- Born: Glen C. Jones July 15, 1910 Overton, Nevada, U.S.
- Died: September 9, 1983 (aged 73) Las Vegas, Nevada, U.S.
- Resting place: Woodlawn Cemetery
- Occupation: Sheriff
- Political party: Democratic

= Glen Jones =

American law enforcement officer (1910–1983)
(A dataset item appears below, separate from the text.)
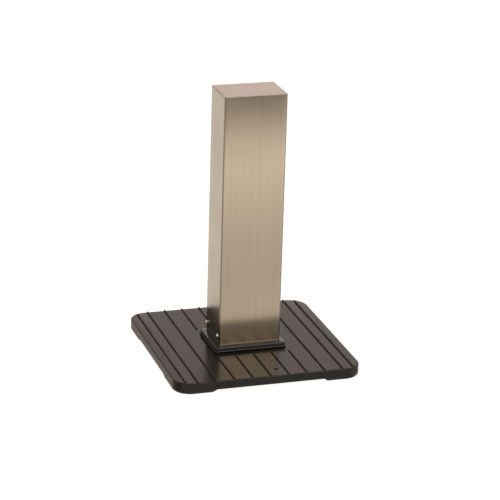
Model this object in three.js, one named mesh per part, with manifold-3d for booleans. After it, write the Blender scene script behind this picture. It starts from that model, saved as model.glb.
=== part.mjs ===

Glen C. Jones (July 15, 1910 – September 9, 1983) was an American law enforcement officer from Nevada. He served as sheriff of Clark County from 1942 to 1955.

==Early life==
Glen C. Jones was born on July 15, 1910, in Overton, Nevada, to Albert L. Jones. His father was county commissioner.

==Career==
Jones moved to Las Vegas in 1928. He joined the Clark County fire and police departments when they were formed in 1935. In 1938, he joined the sheriff's department and was appointed undersheriff in 1939. He held that role until his election as sheriff of Clark County in 1942. He served as sheriff until 1955 when he was defeated by Butch Leypoldt. His defeat is discussed in Chapter VI of The Green Felt Jungle (1963) by Ed Reid and Ovid Demaris. Jones was the founder of the Sheriff's Posse and the Aero Squadron.

Jones was a Democrat. He ran for Nevada State Assembly in 1966, but lost. He also ran unsuccessfully for North Las Vegas City Council in 1975. In 1973, he sought gambling licenses at the 101 Club in North Las Vegas.

==Personal life==
Jones married Rebecca Gentry of St. Thomas in 1929.

Jones died of a cerebral hemorrhage on September 9, 1983, aged 73. He was buried in Woodlawn Cemetery.